Ideą kolędowania misyjnego jest nie tylko głoszenie Dobrej Nowiny o narodzinach Jezusa, ale i pokazanie polskim dzieciom, jak żyją ich rówieśnicy w krajach misyjnych. W tym roku przyglądano się Wietnamowi.
Katedra lubelska wypełniła się dziećmi z różnych parafii w diecezji i z różnych szkół. Wszyscy mieli stroje związane bądź z Bożym Narodzeniem, bądź z krajami, w których pracują misjonarze. – Dzięki inicjatywie, jaką jest kolędowanie misyjne, dzieci dowiadują się, czym są misje, jak żyją ludzie w innych częściach świata i czego potrzebują ich rówieśnicy np. z dalekiego Wietnamu.
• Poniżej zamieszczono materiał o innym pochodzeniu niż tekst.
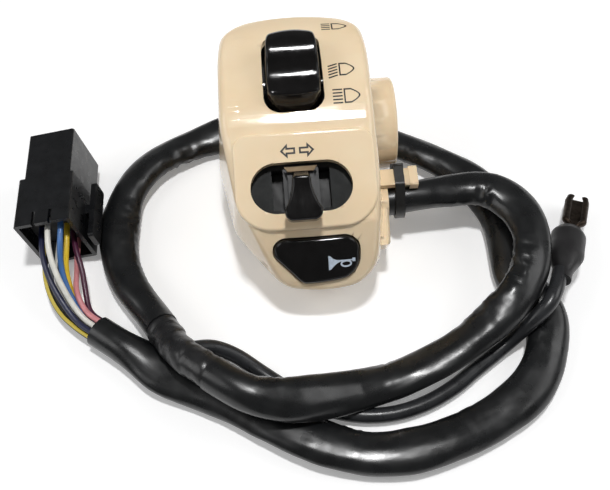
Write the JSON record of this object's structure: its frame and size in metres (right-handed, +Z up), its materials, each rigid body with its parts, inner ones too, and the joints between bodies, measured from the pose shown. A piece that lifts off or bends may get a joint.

Kolorowe stroje, które z tej okazji są przygotowywane, to dodatkowa atrakcja. Dla dzieci to nauka przez zabawę – mówi Joanna Kwiatkowska, katechetka. Po wspólnym kolędowaniu i prezentacji każdego zespołu misyjnego Mszy świętej w archikatedrze przewodniczył abp Stanisław Budzik.
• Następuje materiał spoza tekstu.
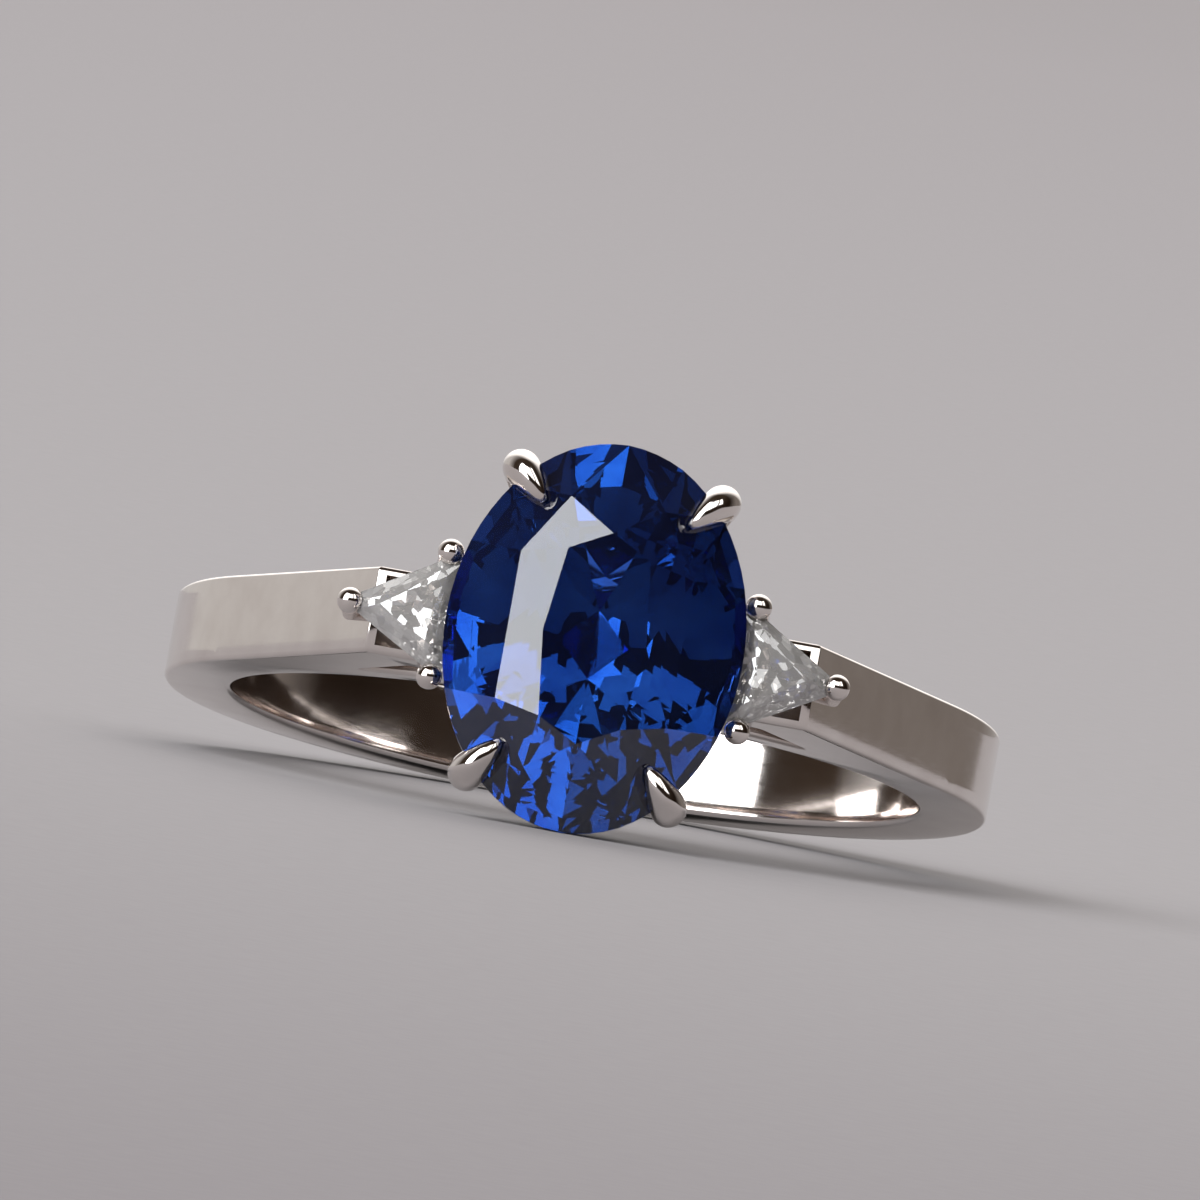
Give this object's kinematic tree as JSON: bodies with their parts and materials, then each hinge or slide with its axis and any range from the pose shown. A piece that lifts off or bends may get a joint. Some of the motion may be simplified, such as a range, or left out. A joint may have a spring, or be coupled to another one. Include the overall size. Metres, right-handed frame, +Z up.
{
  "type": "three stone ring",
  "caption": "Finger ring: oval blue stone in pointed claws between triangular clear stones, on a flat polished band, lying on its side.",
  "frame": {"origin": "middle of the underside of the ring's box, on the surface that the ring lies on", "axes": "+X across the three stones, +Y from the stones towards the back of the band, +Z up from the surface"},
  "size_m": [0.0196, 0.0242, 0.0091],
  "materials": {
    "white_gold": "polished",
    "sapphire": "polished facets",
    "diamond": "polished facets"
  },
  "bodies": {
    "root": {"ring_mount": "white_gold", "centre_stone": "sapphire", "left_stone": "diamond", "right_stone": "diamond"}
  },
  "joints": []
}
Kto wie, czy któreś z dzieci obecnych w archikatedrze w przyszłości nie zostanie misjonarzem. – Poza tym poprzez dzieci informacje o misjach i potrzebach misjonarzy docierają do rodziców. To tak, jakby dzieci wysłać na misje. Często one są misjonarzami w swoich rodzinach – mówią katecheci.